Given exercise
Locate the line that contains "Turn this picture" and the line that contains "wasm.setup();". Copy both of them exactly, together with every line between them, and no others.

Records excerpted from a collection
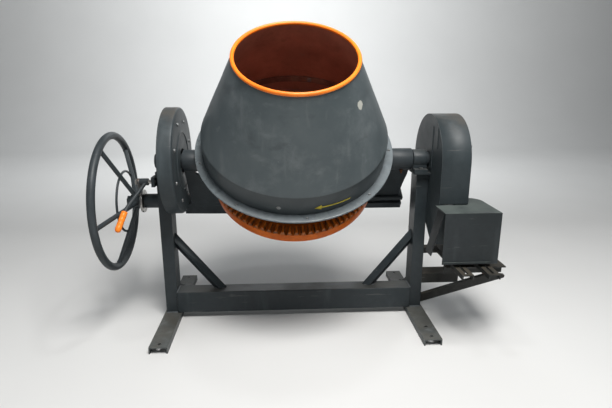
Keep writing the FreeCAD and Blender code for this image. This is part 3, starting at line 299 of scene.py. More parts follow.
class Paint:
    """Builds one node material step by step. Colours are linear RGB."""

    def __init__(self, name):
        self.material = bpy.data.materials.new(name)
        self.material.use_nodes = True
        self.tree = self.material.node_tree
        self.shader = self.tree.nodes["Principled BSDF"]
        self.coordinates = self.add("ShaderNodeTexCoord")
        self.place = self.coordinates.outputs["Object"]
        self.normal = self.coordinates.outputs["Normal"]

    def add(self, kind, **values):
        node = self.tree.nodes.new(kind)
        for key, value in values.items():
            setattr(node, key, value)
        return node

    def link(self, output, node_input):
        self.tree.links.new(output, node_input)

    def noise(self, scale, detail=4.0, rough=0.55, stretch=None):
        source = self.place
        if stretch:
            mapping = self.add("ShaderNodeMapping")
            mapping.inputs["Scale"].default_value = stretch
            self.link(source, mapping.inputs["Vector"])
            source = mapping.outputs["Vector"]
        node = self.add("ShaderNodeTexNoise")
        node.inputs["Scale"].default_value = scale
        node.inputs["Detail"].default_value = detail
        node.inputs["Roughness"].default_value = rough
        self.link(source, node.inputs["Vector"])
        return node.outputs["Fac"]

    def ramp(self, source, low, high):
        """Maps low..high to 0..1, clamped and smooth."""
        node = self.add("ShaderNodeMapRange", interpolation_type="SMOOTHSTEP")
        node.inputs["From Min"].default_value = low
        node.inputs["From Max"].default_value = high
        self.link(source, node.inputs["Value"])
        return node.outputs["Result"]

    def math(self, operation, a, b=None):
        node = self.add("ShaderNodeMath", operation=operation)
        for value, socket in ((a, node.inputs[0]), (b, node.inputs[1])):
            if value is None:
                continue
            if isinstance(value, (int, float)):
                socket.default_value = value
            else:
                self.link(value, socket)
        return node.outputs[0]

    def mix(self, amount, a, b):
        node = self.add("ShaderNodeMix", data_type="RGBA")
        self.link(amount, node.inputs["Factor"])
        for value, socket in ((a, node.inputs[6]), (b, node.inputs[7])):
            if isinstance(value, (tuple, list)):
                socket.default_value = (*value, 1.0)
            else:
                self.link(value, socket)
        return node.outputs[2]

    def edges(self, radius, low=0.75, high=0.97):
        """1 on edges sharper than the radius, 0 on flat surfaces."""
        bevel = self.add("ShaderNodeBevel", samples=4)
        bevel.inputs["Radius"].default_value = radius
        geometry = self.add("ShaderNodeNewGeometry")
        dot = self.add("ShaderNodeVectorMath", operation="DOT_PRODUCT")
        self.link(bevel.outputs["Normal"], dot.inputs[0])
        self.link(geometry.outputs["Normal"], dot.inputs[1])
        flat = self.ramp(dot.outputs["Value"], low, high)
        return self.math("SUBTRACT", 1.0, flat)

    def facing_up(self, low=0.55, high=0.95):
        parts = self.add("ShaderNodeSeparateXYZ")
        self.link(self.normal, parts.inputs["Vector"])
        return self.ramp(parts.outputs["Z"], low, high)

    def along_spindle(self):
        """Height of the shaded point along the drum's spindle, from the trunnion line."""
        centre = self.add("ShaderNodeVectorMath", operation="SUBTRACT")
        self.link(self.place, centre.inputs[0])
        centre.inputs[1].default_value = TRUNNION
        height = self.add("ShaderNodeVectorMath", operation="DOT_PRODUCT")
        self.link(centre.outputs["Vector"], height.inputs[0])
        height.inputs[1].default_value = SPIN
        return height.outputs["Value"]

    def bump(self, height, strength, distance):
        node = self.add("ShaderNodeBump")
        node.inputs["Strength"].default_value = strength
        node.inputs["Distance"].default_value = distance
        self.link(height, node.inputs["Height"])
        self.link(node.outputs["Normal"], self.shader.inputs["Normal"])

    def finish(self, colour, roughness, metallic=None):
        self.link(colour, self.shader.inputs["Base Color"])
        if isinstance(roughness, (int, float)):
            self.shader.inputs["Roughness"].default_value = roughness
        else:
            self.link(roughness, self.shader.inputs["Roughness"])
        if metallic is not None:
            if isinstance(metallic, (int, float)):
                self.shader.inputs["Metallic"].default_value = metallic
            else:
                self.link(metallic, self.shader.inputs["Metallic"])
        return self.material


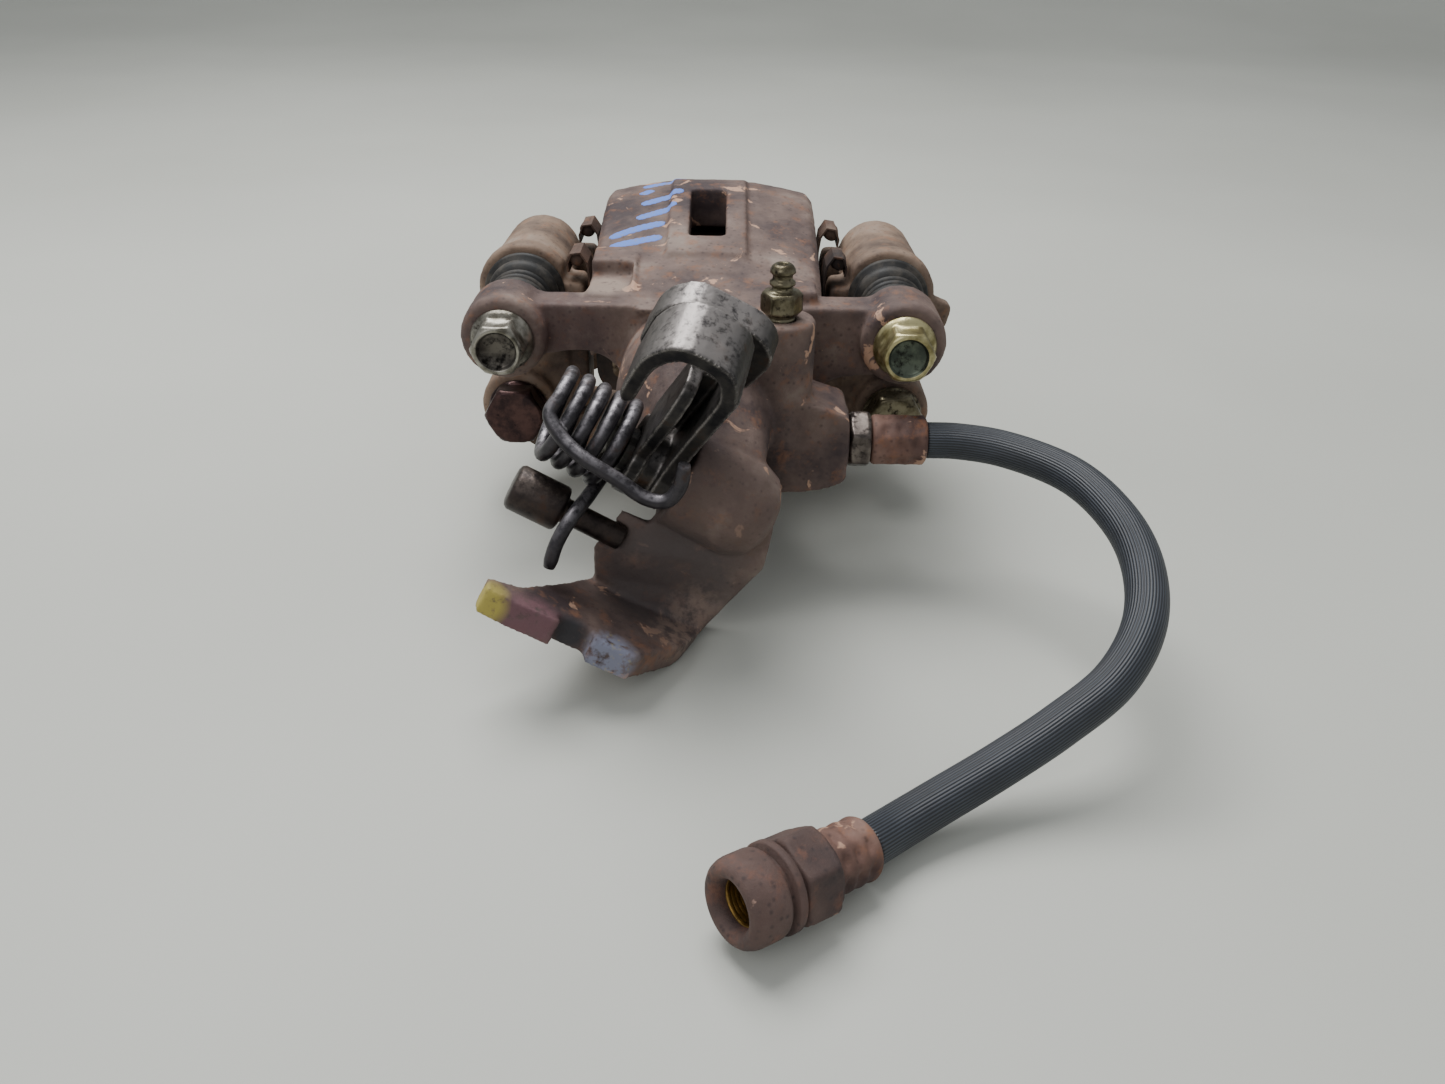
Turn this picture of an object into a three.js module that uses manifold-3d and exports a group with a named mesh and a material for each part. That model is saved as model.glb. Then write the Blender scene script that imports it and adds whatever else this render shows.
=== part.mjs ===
// Rear floating brake caliper with its carrier, pads, parking-brake lever and flexible hose.
// Millimetres, +Z up. It stands level on a table: guide pins along Y, the piston side towards -Y.
import * as THREE from "three";
import { ConvexGeometry } from "three/addons/geometries/ConvexGeometry.js";
import { mergeVertices } from "three/addons/utils/BufferGeometryUtils.js";
import Module from "manifold-3d";

const wasm = await Module();
wasm.setup();

// ------------------------------------------------------------------ driving dimensions
const GAP = 0.3; // air left between neighbouring pieces

const PIN_X = 58; // guide pins, half their spacing
const PIN_Z = 70;
const PIN_R = 5;
const EAR_R = 12.5; // caliper ears that hold the guide bolts
const EAR_LENGTH = 19;
const BOSS_R = 13; // carrier bosses that the pins slide in
const BOSS_COLLAR_R = 15.2;
const BOSS_START = 43.5;
const BOSS_END = 96;

const MOUNT_X = 62; // carrier mounting ears
const MOUNT_Z = 32;
const MOUNT_FACE = 38.5;
const MOUNT_BACK = 54;

const PISTON_Z = 56; // piston and cylinder axis, at x = 0
const PISTON_R = 19;
const CYLINDER_R = 25;
const CYLINDER_BACK = -16;
const CYLINDER_FRONT = 44;

const BRIDGE_HALF = 35.5;
const CROWN_R = 130; // radius of the bridge's top, seen from the front
const WINDOW_HALF = 5.8;
const WINDOW = [45, 78];

const DISC_R = 120; // the disc that would run in the slot
const DISC_TOP = 74.5;
const SLOT = [63.5, 73.5]; // the gap between the linings
const BACKING = 5.5;
const LINING = 11;

const BLEED_X = 21.4;
const BLEED_Y = -14;
const BLEED_TOP = 83;
const PORT_X = 42; // face that the hose screws into
const PORT_Y = -12;
const PORT_Z = 46;

const HOSE_R = 5.25;
const WIRE_R = 1.9; // return spring
const COIL_R = 11.1;
const COIL_TURNS = 4.61;
const COIL_HALF = 10.6;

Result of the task
Turn this picture of an object into a three.js module that uses manifold-3d and exports a group with a named mesh and a material for each part. That model is saved as model.glb. Then write the Blender scene script that imports it and adds whatever else this render shows.
=== part.mjs ===
// Rear floating brake caliper with its carrier, pads, parking-brake lever and flexible hose.
// Millimetres, +Z up. It stands level on a table: guide pins along Y, the piston side towards -Y.
import * as THREE from "three";
import { ConvexGeometry } from "three/addons/geometries/ConvexGeometry.js";
import { mergeVertices } from "three/addons/utils/BufferGeometryUtils.js";
import Module from "manifold-3d";

const wasm = await Module();
wasm.setup();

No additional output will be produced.